Der Mittelstand ist das Rückgrat der deutschen Wirtschaft. Doch aktuell steht er unter Druck: Fachkräftemangel, Digitalisierung und sich wandelnde Erwartungen der Mitarbeitenden stellen kleine und mittlere Unternehmen (KMU) vor neue Herausforderungen. Wer in dieser Situation Überblick behalten und zugleich gezielt wachsen will, braucht ein gutes Zielsystem. Zwei Begriffe fallen dabei immer wieder: Key Performance Indicators (KPIs) und Objectives and Key Results (OKRs). Beide versprechen Struktur, Orientierung und Steuerbarkeit. Doch was genau steckt dahinter? Und vor allem: Wann ist welches Instrument sinnvoll? Dieser Artikel beleuchtet, wie mittelständische Unternehmen KPIs und OKRs wirksam einsetzen können – nicht als Entweder-oder, sondern als sich ergänzende Werkzeuge.
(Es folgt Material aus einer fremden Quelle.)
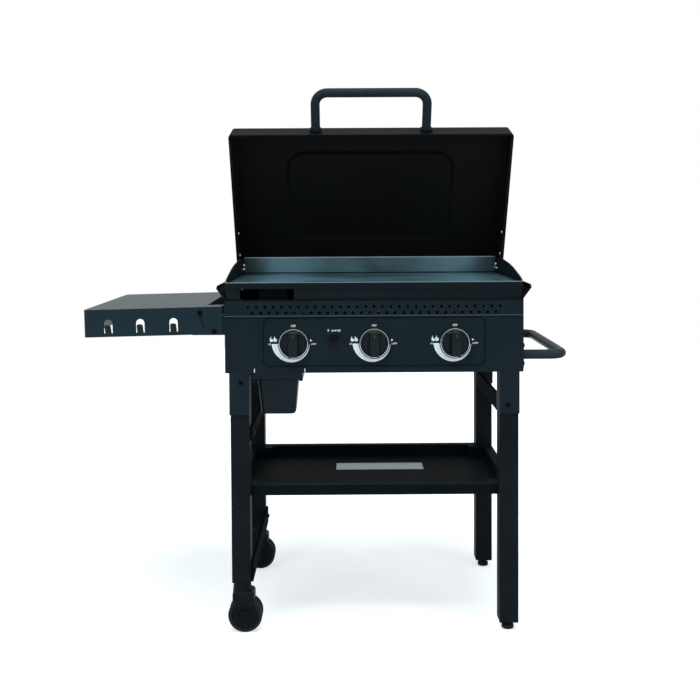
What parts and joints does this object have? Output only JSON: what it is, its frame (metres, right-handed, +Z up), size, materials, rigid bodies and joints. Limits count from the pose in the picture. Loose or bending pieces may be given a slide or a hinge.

Key Performance Indicators (KPIs): Kontrolle im Hier und Jetzt
Key Performance Indicators, kurz KPIs, sind Leistungskennzahlen, mit denen sich der aktuelle Zustand eines Unternehmens abbilden lässt. Sie messen beispielsweise Umsatzwachstum, Fluktuation oder Kundenzufriedenheit. Vor allem in stabilen, prozessorientierten Umgebungen haben KPIs ihre Stärke: Sie machen Leistung sichtbar, erlauben den Vergleich mit Vorperioden oder Benchmarks und unterstützen das operative Controlling. Wer etwa wissen will, wie effizient ein Vertriebsprozess läuft oder ob die Retourenquote in der Logistik zu hoch ist, findet in KPIs das passende Instrument.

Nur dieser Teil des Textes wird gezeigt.